EXERCISE INSTRUCTIONS = Reproduce the complete listing without any deviation.
⁂
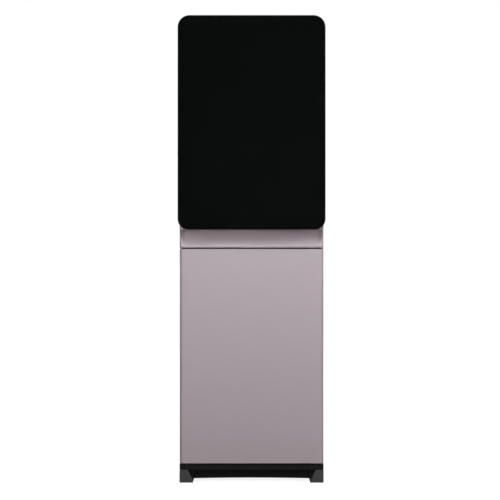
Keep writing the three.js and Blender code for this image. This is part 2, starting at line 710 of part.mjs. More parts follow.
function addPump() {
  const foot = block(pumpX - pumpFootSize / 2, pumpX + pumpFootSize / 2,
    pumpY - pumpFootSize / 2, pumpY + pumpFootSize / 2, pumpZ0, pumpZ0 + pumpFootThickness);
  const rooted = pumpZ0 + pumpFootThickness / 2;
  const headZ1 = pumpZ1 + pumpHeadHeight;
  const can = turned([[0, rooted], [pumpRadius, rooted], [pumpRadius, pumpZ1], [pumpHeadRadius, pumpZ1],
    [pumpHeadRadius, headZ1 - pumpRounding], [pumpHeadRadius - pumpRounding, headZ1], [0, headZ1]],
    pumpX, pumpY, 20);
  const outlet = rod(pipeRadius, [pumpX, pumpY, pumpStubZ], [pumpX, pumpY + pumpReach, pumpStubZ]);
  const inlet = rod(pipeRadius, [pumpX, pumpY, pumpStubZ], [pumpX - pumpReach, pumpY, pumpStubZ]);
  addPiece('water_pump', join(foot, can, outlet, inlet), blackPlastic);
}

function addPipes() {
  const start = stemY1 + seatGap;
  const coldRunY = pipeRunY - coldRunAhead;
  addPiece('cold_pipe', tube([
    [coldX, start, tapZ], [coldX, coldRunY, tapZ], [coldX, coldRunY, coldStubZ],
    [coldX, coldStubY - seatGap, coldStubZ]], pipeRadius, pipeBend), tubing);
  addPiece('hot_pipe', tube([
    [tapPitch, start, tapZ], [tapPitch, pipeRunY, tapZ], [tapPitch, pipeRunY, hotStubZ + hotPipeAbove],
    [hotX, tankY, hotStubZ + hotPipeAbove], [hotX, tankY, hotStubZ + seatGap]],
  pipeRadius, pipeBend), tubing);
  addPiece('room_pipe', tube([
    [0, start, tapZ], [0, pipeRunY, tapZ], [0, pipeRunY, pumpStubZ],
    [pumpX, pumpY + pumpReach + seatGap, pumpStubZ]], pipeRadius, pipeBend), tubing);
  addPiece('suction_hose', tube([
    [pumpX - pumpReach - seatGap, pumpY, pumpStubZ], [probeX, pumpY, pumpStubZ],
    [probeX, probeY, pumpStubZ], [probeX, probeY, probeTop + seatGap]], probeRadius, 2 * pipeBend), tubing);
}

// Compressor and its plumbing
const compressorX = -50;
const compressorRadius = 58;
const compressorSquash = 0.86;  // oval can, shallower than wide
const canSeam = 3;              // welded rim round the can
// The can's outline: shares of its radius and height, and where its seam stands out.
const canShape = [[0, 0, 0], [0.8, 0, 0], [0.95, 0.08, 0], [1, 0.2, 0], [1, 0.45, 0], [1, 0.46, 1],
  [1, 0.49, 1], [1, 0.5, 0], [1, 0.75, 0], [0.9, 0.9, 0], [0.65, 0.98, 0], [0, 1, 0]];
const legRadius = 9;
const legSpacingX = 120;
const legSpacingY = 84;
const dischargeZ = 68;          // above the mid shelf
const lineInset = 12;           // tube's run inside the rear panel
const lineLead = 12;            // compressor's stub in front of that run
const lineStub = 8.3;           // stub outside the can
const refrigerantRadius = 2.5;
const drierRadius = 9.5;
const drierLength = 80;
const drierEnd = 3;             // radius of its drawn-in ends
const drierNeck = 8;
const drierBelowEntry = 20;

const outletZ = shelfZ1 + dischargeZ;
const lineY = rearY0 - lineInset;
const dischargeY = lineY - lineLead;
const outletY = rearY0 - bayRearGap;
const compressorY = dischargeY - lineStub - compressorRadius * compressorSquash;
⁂
SOLUTION =
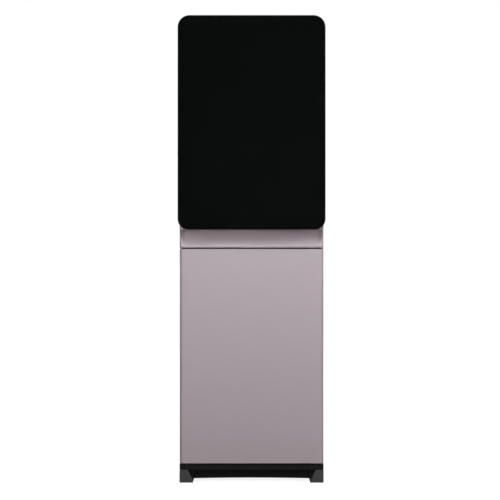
Keep writing the three.js and Blender code for this image. This is part 2, starting at line 710 of part.mjs. More parts follow.
function addPump() {
  const foot = block(pumpX - pumpFootSize / 2, pumpX + pumpFootSize / 2,
    pumpY - pumpFootSize / 2, pumpY + pumpFootSize / 2, pumpZ0, pumpZ0 + pumpFootThickness);
  const rooted = pumpZ0 + pumpFootThickness / 2;
  const headZ1 = pumpZ1 + pumpHeadHeight;
  const can = turned([[0, rooted], [pumpRadius, rooted], [pumpRadius, pumpZ1], [pumpHeadRadius, pumpZ1],
    [pumpHeadRadius, headZ1 - pumpRounding], [pumpHeadRadius - pumpRounding, headZ1], [0, headZ1]],
    pumpX, pumpY, 20);
  const outlet = rod(pipeRadius, [pumpX, pumpY, pumpStubZ], [pumpX, pumpY + pumpReach, pumpStubZ]);
  const inlet = rod(pipeRadius, [pumpX, pumpY, pumpStubZ], [pumpX - pumpReach, pumpY, pumpStubZ]);
  addPiece('water_pump', join(foot, can, outlet, inlet), blackPlastic);
}

function addPipes() {
  const start = stemY1 + seatGap;
  const coldRunY = pipeRunY - coldRunAhead;
  addPiece('cold_pipe', tube([
    [coldX, start, tapZ], [coldX, coldRunY, tapZ], [coldX, coldRunY, coldStubZ],
    [coldX, coldStubY - seatGap, coldStubZ]], pipeRadius, pipeBend), tubing);
  addPiece('hot_pipe', tube([
    [tapPitch, start, tapZ], [tapPitch, pipeRunY, tapZ], [tapPitch, pipeRunY, hotStubZ + hotPipeAbove],
    [hotX, tankY, hotStubZ + hotPipeAbove], [hotX, tankY, hotStubZ + seatGap]],
  pipeRadius, pipeBend), tubing);
  addPiece('room_pipe', tube([
    [0, start, tapZ], [0, pipeRunY, tapZ], [0, pipeRunY, pumpStubZ],
    [pumpX, pumpY + pumpReach + seatGap, pumpStubZ]], pipeRadius, pipeBend), tubing);
  addPiece('suction_hose', tube([
    [pumpX - pumpReach - seatGap, pumpY, pumpStubZ], [probeX, pumpY, pumpStubZ],
    [probeX, probeY, pumpStubZ], [probeX, probeY, probeTop + seatGap]], probeRadius, 2 * pipeBend), tubing);
}

// Compressor and its plumbing
const compressorX = -50;
const compressorRadius = 58;
const compressorSquash = 0.86;  // oval can, shallower than wide
const canSeam = 3;              // welded rim round the can
// The can's outline: shares of its radius and height, and where its seam stands out.
const canShape = [[0, 0, 0], [0.8, 0, 0], [0.95, 0.08, 0], [1, 0.2, 0], [1, 0.45, 0], [1, 0.46, 1],
  [1, 0.49, 1], [1, 0.5, 0], [1, 0.75, 0], [0.9, 0.9, 0], [0.65, 0.98, 0], [0, 1, 0]];
const legRadius = 9;
const legSpacingX = 120;
const legSpacingY = 84;
const dischargeZ = 68;          // above the mid shelf
const lineInset = 12;           // tube's run inside the rear panel
const lineLead = 12;            // compressor's stub in front of that run
const lineStub = 8.3;           // stub outside the can
const refrigerantRadius = 2.5;
const drierRadius = 9.5;
const drierLength = 80;
const drierEnd = 3;             // radius of its drawn-in ends
const drierNeck = 8;
const drierBelowEntry = 20;

const outletZ = shelfZ1 + dischargeZ;
const lineY = rearY0 - lineInset;
const dischargeY = lineY - lineLead;
const outletY = rearY0 - bayRearGap;
const compressorY = dischargeY - lineStub - compressorRadius * compressorSquash;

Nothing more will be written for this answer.